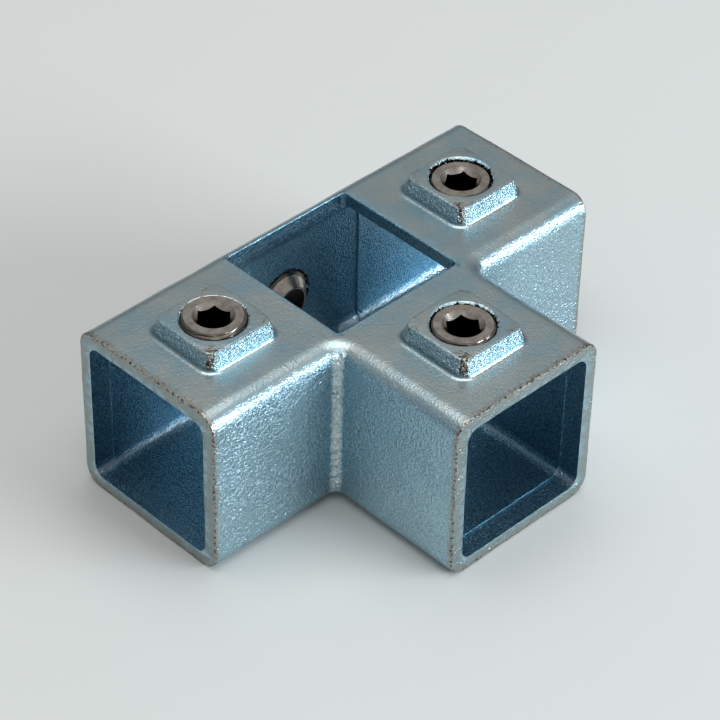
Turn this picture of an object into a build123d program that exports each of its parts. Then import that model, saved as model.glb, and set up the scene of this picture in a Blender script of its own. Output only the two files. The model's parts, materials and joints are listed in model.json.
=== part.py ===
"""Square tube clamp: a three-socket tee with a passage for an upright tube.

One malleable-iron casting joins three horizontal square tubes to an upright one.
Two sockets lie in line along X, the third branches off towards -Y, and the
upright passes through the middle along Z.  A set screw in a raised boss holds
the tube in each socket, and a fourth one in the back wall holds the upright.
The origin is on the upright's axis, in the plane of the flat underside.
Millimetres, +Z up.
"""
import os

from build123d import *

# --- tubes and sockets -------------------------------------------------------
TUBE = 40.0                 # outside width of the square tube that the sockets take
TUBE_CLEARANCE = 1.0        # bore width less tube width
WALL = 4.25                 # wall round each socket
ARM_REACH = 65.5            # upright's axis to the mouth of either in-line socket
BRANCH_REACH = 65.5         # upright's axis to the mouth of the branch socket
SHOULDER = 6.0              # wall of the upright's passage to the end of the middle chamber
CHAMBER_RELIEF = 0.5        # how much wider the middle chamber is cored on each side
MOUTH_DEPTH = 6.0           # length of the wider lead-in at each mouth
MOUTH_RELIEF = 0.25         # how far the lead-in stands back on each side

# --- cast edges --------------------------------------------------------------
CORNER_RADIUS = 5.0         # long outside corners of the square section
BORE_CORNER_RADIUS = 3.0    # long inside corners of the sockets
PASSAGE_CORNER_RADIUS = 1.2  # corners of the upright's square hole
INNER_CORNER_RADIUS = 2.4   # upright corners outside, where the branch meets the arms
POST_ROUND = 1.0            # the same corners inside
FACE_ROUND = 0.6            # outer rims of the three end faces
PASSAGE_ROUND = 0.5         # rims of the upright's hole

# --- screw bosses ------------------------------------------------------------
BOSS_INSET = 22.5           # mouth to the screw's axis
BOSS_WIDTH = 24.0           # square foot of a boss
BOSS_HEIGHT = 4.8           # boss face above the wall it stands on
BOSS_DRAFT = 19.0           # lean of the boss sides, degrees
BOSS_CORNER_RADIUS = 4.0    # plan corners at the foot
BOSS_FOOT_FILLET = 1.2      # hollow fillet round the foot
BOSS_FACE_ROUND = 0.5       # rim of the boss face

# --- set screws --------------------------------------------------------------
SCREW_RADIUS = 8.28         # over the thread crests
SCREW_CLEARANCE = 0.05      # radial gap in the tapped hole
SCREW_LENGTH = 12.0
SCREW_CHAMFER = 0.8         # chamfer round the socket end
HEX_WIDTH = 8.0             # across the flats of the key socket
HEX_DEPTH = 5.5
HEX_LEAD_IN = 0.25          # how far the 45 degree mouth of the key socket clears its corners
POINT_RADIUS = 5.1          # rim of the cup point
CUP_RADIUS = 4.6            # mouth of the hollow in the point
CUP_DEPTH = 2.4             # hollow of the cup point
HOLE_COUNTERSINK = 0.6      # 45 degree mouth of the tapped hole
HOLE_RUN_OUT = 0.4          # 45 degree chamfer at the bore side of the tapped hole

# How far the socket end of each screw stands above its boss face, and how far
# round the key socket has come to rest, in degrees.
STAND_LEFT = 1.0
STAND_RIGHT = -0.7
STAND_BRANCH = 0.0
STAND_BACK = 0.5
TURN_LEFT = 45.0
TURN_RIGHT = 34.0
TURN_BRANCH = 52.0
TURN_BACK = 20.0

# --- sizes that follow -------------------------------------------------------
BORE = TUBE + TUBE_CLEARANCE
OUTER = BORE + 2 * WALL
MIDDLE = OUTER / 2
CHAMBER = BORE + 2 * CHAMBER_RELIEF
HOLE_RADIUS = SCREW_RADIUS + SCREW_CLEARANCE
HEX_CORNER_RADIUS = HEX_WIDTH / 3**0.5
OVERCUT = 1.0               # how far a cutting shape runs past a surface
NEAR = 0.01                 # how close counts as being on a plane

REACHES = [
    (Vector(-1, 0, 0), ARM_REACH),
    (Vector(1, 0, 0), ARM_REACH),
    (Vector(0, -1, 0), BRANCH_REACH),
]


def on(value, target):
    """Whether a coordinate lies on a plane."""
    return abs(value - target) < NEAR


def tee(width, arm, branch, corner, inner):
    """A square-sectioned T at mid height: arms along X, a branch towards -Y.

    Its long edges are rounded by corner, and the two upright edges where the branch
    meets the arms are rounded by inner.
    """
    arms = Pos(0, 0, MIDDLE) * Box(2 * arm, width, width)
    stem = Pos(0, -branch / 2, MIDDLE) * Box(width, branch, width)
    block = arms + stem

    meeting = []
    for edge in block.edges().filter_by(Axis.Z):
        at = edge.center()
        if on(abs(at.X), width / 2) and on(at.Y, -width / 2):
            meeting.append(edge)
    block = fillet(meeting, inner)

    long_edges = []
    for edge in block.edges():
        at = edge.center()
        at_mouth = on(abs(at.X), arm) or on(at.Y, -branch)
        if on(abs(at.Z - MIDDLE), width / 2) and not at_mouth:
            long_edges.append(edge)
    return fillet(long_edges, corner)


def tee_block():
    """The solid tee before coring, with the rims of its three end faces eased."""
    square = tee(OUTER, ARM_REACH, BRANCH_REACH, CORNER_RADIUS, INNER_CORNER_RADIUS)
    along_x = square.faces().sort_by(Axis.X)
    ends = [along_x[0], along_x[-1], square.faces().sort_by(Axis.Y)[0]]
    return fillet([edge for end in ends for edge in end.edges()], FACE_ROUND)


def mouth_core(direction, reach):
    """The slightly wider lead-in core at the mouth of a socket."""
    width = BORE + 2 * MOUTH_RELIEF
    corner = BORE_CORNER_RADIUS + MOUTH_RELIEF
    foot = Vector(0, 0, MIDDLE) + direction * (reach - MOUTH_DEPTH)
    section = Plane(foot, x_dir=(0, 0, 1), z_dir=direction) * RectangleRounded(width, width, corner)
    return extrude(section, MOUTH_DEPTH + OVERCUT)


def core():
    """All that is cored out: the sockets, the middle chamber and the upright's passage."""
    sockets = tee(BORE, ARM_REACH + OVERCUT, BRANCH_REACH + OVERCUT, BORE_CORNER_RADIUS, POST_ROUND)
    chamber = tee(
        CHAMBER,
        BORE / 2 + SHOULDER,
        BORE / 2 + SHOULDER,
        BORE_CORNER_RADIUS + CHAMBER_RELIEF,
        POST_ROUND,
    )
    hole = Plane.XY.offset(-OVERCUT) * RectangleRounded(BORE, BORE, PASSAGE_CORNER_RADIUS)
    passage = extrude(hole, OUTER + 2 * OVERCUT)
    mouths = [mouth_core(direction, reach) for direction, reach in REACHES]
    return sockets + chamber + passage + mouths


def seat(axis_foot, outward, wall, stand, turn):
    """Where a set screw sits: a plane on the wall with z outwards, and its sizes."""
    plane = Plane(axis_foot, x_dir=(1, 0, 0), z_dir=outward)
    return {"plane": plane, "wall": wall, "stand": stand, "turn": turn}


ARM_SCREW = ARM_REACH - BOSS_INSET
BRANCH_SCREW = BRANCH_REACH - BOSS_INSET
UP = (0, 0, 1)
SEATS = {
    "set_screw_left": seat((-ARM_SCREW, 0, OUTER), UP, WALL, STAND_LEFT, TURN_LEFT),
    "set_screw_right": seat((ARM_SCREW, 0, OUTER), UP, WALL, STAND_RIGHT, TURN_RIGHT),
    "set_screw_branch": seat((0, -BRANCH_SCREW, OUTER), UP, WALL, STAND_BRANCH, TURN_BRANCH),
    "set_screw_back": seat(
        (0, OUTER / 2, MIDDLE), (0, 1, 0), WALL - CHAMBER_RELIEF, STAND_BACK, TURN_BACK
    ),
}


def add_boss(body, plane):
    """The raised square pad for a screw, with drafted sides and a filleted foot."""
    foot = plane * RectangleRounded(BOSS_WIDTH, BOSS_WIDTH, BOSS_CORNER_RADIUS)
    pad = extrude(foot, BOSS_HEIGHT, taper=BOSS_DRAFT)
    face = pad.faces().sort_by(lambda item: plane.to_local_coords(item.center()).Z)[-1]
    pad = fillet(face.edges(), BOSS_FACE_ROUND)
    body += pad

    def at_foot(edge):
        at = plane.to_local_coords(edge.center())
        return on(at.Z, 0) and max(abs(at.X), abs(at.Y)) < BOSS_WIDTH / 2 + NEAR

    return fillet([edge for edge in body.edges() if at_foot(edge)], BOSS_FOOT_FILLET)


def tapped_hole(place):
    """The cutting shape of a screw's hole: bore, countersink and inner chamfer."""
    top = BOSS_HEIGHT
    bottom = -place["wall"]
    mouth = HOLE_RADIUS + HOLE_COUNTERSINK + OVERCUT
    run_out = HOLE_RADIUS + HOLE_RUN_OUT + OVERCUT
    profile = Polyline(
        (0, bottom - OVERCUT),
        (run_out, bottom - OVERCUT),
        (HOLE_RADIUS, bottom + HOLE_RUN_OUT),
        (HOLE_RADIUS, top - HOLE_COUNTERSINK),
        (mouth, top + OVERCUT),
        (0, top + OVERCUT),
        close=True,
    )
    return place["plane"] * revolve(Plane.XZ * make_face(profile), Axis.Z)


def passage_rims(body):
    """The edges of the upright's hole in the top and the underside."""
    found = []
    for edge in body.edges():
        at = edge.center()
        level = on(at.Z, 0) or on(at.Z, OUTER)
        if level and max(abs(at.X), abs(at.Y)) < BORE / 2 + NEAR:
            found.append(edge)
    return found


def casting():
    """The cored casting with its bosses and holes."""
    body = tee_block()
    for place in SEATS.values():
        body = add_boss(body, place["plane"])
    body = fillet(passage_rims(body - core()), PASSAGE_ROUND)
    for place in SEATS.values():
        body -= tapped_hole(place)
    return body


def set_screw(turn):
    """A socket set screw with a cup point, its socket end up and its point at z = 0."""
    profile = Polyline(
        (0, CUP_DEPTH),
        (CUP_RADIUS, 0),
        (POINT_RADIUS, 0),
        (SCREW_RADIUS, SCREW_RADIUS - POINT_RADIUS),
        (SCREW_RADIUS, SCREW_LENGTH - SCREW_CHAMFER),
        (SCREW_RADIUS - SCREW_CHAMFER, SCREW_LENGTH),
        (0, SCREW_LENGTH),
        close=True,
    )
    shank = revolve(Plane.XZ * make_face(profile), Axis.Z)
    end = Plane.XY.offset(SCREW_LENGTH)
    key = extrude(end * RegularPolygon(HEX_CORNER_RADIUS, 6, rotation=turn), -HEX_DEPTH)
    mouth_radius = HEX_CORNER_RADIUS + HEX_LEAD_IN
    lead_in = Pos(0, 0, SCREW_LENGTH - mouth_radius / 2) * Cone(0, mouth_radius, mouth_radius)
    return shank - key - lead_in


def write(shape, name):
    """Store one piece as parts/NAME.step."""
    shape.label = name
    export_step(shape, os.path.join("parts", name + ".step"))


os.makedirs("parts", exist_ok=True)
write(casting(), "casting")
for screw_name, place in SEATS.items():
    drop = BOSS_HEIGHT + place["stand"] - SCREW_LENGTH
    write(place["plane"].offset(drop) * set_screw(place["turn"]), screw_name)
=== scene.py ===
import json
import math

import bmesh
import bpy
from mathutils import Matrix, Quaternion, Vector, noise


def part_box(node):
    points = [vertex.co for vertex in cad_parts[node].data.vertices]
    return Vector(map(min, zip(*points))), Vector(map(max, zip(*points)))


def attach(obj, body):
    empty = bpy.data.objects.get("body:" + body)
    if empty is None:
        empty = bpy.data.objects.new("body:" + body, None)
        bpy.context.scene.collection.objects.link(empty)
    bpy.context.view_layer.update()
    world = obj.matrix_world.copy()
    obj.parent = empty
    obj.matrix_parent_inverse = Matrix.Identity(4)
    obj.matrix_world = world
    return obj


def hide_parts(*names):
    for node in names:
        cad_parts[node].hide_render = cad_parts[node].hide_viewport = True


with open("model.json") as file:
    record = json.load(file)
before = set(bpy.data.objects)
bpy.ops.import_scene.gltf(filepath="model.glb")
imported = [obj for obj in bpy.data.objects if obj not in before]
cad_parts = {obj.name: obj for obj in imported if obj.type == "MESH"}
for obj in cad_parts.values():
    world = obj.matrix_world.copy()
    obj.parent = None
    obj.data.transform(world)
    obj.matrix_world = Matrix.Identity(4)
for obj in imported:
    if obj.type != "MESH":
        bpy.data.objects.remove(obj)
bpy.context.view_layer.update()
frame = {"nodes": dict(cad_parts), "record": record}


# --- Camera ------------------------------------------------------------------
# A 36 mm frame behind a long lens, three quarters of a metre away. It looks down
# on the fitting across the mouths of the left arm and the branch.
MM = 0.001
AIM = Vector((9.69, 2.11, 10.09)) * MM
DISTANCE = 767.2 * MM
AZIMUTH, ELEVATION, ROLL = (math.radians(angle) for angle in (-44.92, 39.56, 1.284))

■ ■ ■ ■

[Work to complete]:
Please write out the material word for word from its first line through the line holding "an upright tube.", including both, and no line past it.

[Exercise answer]:
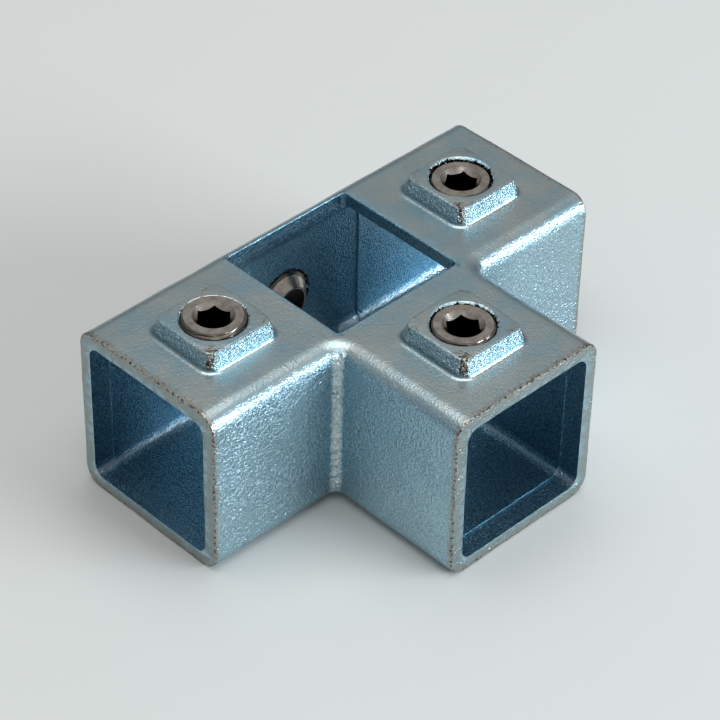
Turn this picture of an object into a build123d program that exports each of its parts. Then import that model, saved as model.glb, and set up the scene of this picture in a Blender script of its own. Output only the two files. The model's parts, materials and joints are listed in model.json.
=== part.py ===
"""Square tube clamp: a three-socket tee with a passage for an upright tube.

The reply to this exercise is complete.